Jason Kottke’s year of blogging supported by reader donations has concluded. He raised $39,900 (most of it in the initial fund drive), wound up treating the blog as a 9-to-5 job rather than as a startup, and concluded that the model wasn’t sustainable for him. His site/blog will go on the back burner for a while. The reaction from some quarters, perhaps unsurpringly I suppose, has been a bit negative.

I’ve posted some of my thoughts to the metafilter thread, and they seem to me to be worthy of wider distribution. (The irony that comments in the metafilter thread will be seen by at least an order of magnitude more people than posts here, notwithstanding my intuitive sense that the Lab is “wider distribution,” is not lost on me.) Here are the relevant ones:

I donated. I was disappointed that the free-time-to-blog that the donations bought Jason didn’t result in more of a leap in what he was able to do with his site. I don’t feel betrayed; I don’t feel upset at him. He’s a profoundly decent guy who put honest and honorable effort into his blog; it just didn’t work out.

Bloggers, like whales, take their sustenance from what they swim through. Free time can undercut the freshness of a blog just as much as the lack of free time can. Either way, the fruitful combination of fresh thoughts and reflections on those thoughts doesn’t exist. (It’s no surprise that so many genuinely successful bloggers are journalists and academics — both groups whose ‘day jobs’ expose them to new facts and ideas constantly.) Jason’s quirkiness couldn’t flourish as well without the influx of inspiration. His analyses of weblogs were useful, but in the end they weren’t thinks that only he could have done.

I took some time “off” once, largely on my own dime, in the hopes I’d become a more productive writer and have more time to concentrate. The opposite happened; indeed, it nearly killed my blog for good. I donated in the hopes that Jason would do better. He did, to some extent — in the micropatron year was better than what it had been. I liked some of what he posted, found some uninteresting, some wrongheaded. But his heart wasn’t really in it, in a way that it appears he realized during the year and is quite apparent in his end-of-micropatronage announcement.

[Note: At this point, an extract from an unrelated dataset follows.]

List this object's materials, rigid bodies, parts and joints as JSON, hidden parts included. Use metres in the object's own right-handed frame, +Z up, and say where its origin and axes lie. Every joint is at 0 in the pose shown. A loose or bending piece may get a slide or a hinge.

I, for one, wish him well in whatever comes next, and hope it involves something new and interesting to do with blogging.

And when it comes to the sense that Jason Kottke isn’t good enough, interesting enough, productive enough, original enough, or what-have-you enough when compared with others to deserve $39,000 in donations to blog for a year …

He’s the one who tried it. We won’t ever know how he’d stack up with others in a head-to-head fundraising competition, because almost no one else tried what he tried. Anyone could have drawn a moustache on the Mona Lisa; Marcel Duchamp did. JK was entrepreneurial enough to try a micropatronage year. Good for him.

And if it really had worked out fabulously and been the obvious proof that the model worked and could be repeated, well, then, his micropatronage wouldn’t be crowding out anyone else’s, and many of those more putatively deserving folks would be doing exactly the same thing too. In that it worked for him for the year, but not sustainably so, he wasn’t really taking anything from any of them.

Some of the posts in this thread share a subtext that: “We, the Internet community, were extracting X posts/day from Kottke, of average quality Y before he stuck out the tin cup. All of you who gave $30 gut suckered, because he produced X’ posts/day of average quality Y’ afterwards, where X and X’ are nearly equal and Y and Y’ are nearly equal.” That may be, but bloggers aren’t just stones to be squeezed for maximum productivity.

As against a baseline of nottke (nothing at all), I was happy to pay the $30 for a year of kottke. My contribution was one part thanks for what he’d done in the past, one part encouragement for him to do the same for another year, and one part encouragement for his plan to do more. On that view, perhaps, I didn’t get so much out of the last $10, but the $20 before that was money well spent.

The experiment was a very nice attempt at finding a model in which the monetary support for what he was doing did not commoditize the blogging. There are social issues with straight-up paying for content and with receiving content accompanied by ads. The former can make every post implicitly a bit of a sale; the latter can create the sense that the creator is beholden to the advertisers. The experiment was an interesting attempt to frame the support in a way that made both what he did and we did feel like freely-given gifts. That it didn’t work out is a bit of sad news for everyone hoping that noncommercialized parts of the new information society can be supported without propertization.